Okay, so this is a tough one. Food is so personal and we have very strong feelings about what we eat. But consider this: on average, Americans make 200+ food-related decisions every day. Turns out that feeding us is very energy intensive, eating up about 16% of total use. And while other industries get more efficient, the same can’t be said for food production. The USDA says households are one of the biggest energy users in this food chain. But some changes in the way we buy, prepare and eat food can turn us from the biggest user ☹ to the biggest loser ☺.
What may come as a shock is that, according to the USDA, 25% of our food purchases are wasted in our homes. Think about your own kitchen – veggies going bad in the crisper? Leftovers in the trash? Expired cans and boxes in the pantry? Now think of all the kitchens across the country with the same unnecessary food waste – it really adds up. Every time you go to the market, make dinner, eat a snack, or pick up a sandwich and chips at lunch, you’re making an energy choice.
Every time you toss a rotten banana or apple into the garbage, or pour a half-drunk can of soda down the drain, you’re making an energy choice. Multiply by the entire population and it’s easy to see why it’s so important to avoid the bad choices and consider moving toward a diet and lifestyle that’s healthier for you and the planet.
We recognize that food decisions are complicated. There’s taste and nutritional value. Cost is a factor. And personal preference is a factor. Qualities that are rightfully important to some – like opting for local or organic produce – may not be totally in line with the desire to consume less energy. For example, contrary to conventional wisdom, a large industrial farm may actually be able to produce corn more efficiently than a local organic farmer (which is, of course, separate from the question of which ear of corn tastes better and has been treated with fewer pesticides).
So take our recommendations with a pinch of salt. (Pun intended!) The overall goal here is to kick the food habits that we know are junk and adopt new ones that are more nourishing. Sometimes that means skipping meat on Mondays; sometimes that means getting creative in your kitchen when you realize you forgot to buy an ingredient, instead of driving all the way back to the store; sometimes using a good old fashioned knife instead of something electric.
Whatever it means for you, the important thing is to be mindful of the food decisions you make each day. Start by playing around with our diet and energy widget to learn more, read the easy tips below, and go with what makes sense for you and your household. And if you want to see the energy costs of your current diet check out our Diet and Energy widget. Then use Watt-IS/Watt-IF to compare the energy costs of your current diet with other food choices. And you’ll be happy to know that generally, what’s good for our bodies is also good for the planet.
- Waste less. If you’re like us, you’re blown away by the USDA estimate that a whopping 25% of the food purchased at the market goes to waste in our homes.
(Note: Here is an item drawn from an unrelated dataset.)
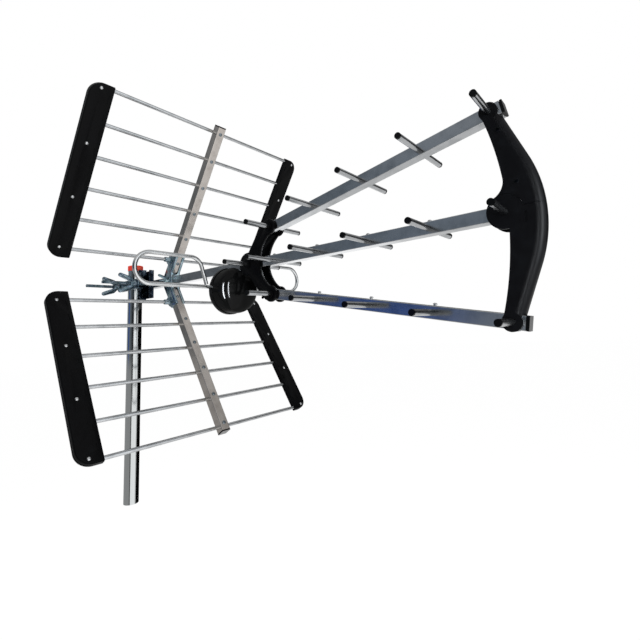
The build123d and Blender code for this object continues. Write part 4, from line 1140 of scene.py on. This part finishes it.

So do something about it. Take special care not to buy more produce than you will use, since fresh fruit and veggies, which are fragile, perishable and require special handling, are relatively energy intensive. Reduce waste, save energy – and save your money, too. And if you can, compost rather than trash leftover food.
- Drive less. Don’t get distracted by the buzz over “food miles.” Less than 15% of the energy used to make food goes to transportation (the other 85% goes to growing produce, production and keeping food fresh or frozen in retail stores). Here’s what we should be buzzing about: consumers use more energy driving to and from grocery stores than the entire food industry does to deliver food. Why? The industry has an efficient delivery system with large truckloads. Consumers tend to drive empty cars to pick up a few bags at a time. So get more efficient by consolidating shopping trips. Make a long list before you go. Organize shopping trips with friends and neighbors, especially to the big box stores where you can buy and share. And remember, in many big cities, the fuel for home delivery is usually pedal power and not gasoline. And if you run out of an ingredient, don’t make a special trip - consider it an opportunity to hone your chef skills and experiment in the kitchen.
- Go meatless (or at least consider eating less beef). This is a big one. Animals (especially cows) leave a long trail of methane gas from their digestive process, and the production of their feedstock uses a lot of fossil fuel energy, so reducing beef consumption cuts down significantly on CO2 emissions. As an added bonus, many studies show it’s healthy to eat less meat, especially red meat. Join the Meatless Monday movement or decide to save that steak for one special night a week instead of making it an everyday meal.